FINITE-ELEMENT, TIME-DEPENDENT MODELLING OF THE THERMAL STATE OF MT.VESUVIUS FROM 1631 TO PRESENT

The evolution of the thermal state of Mt.Vesuvius after the 1631 eruption (during an almost continuous eruptive cycle until the last episode in 1944) and in the subsequent quiescent period until present, has been investigated. An axysimmetric,twodimensional, finite-element model accounting for conduction and phase changes in an homogenous, isotropic medium endowed with realistic physical constants calculated on the basis of the geochemical available data has been worked out. An initial thermally stratified state is arbitrarely guessed.

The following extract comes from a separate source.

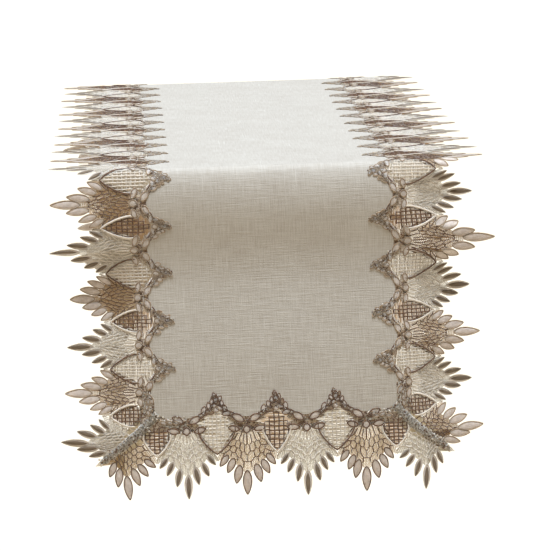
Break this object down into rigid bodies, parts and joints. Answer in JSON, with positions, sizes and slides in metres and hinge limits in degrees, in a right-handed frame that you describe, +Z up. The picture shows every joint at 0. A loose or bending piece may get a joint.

Since direct information on the real shape of the conduit is lacking, we adopt the usual approximation of a vertical cylinder, which represents the simplest possible case consistent with mechanical isotropy. During the 1631-1944 eruptive cicle, magma reaches the surface through a fracture systems leaving an open conduit from the magma reservoir to the surface.We assume that the magma is continuously supplied and that its cooling is nil, so that the surrounding host rock is heated essentially by conduction from the conduit, thus determining the thermal state in the volcanic edifice. At the end of an eruption cicle there are two extreme possibilities: the magma level in the conduit may either stop near the surface, leaving the conduit essentially full, or stop near the magma chamber, leaving the conduit essentially empty. If the last case, it has been demonstrated that the the conduit closes in a few years due to the deformation induced by the overburden pressure. In this work, we assume that after the 1944 eruption the conduit remains filled, but because the supply of magma stops, the melt in the conduits solidifies and creates a plug. The initial state of the cooling phase is taken from the solution obtained at the end of the eruptive cicle. Numerical solution are discussed in light of the available data and observation.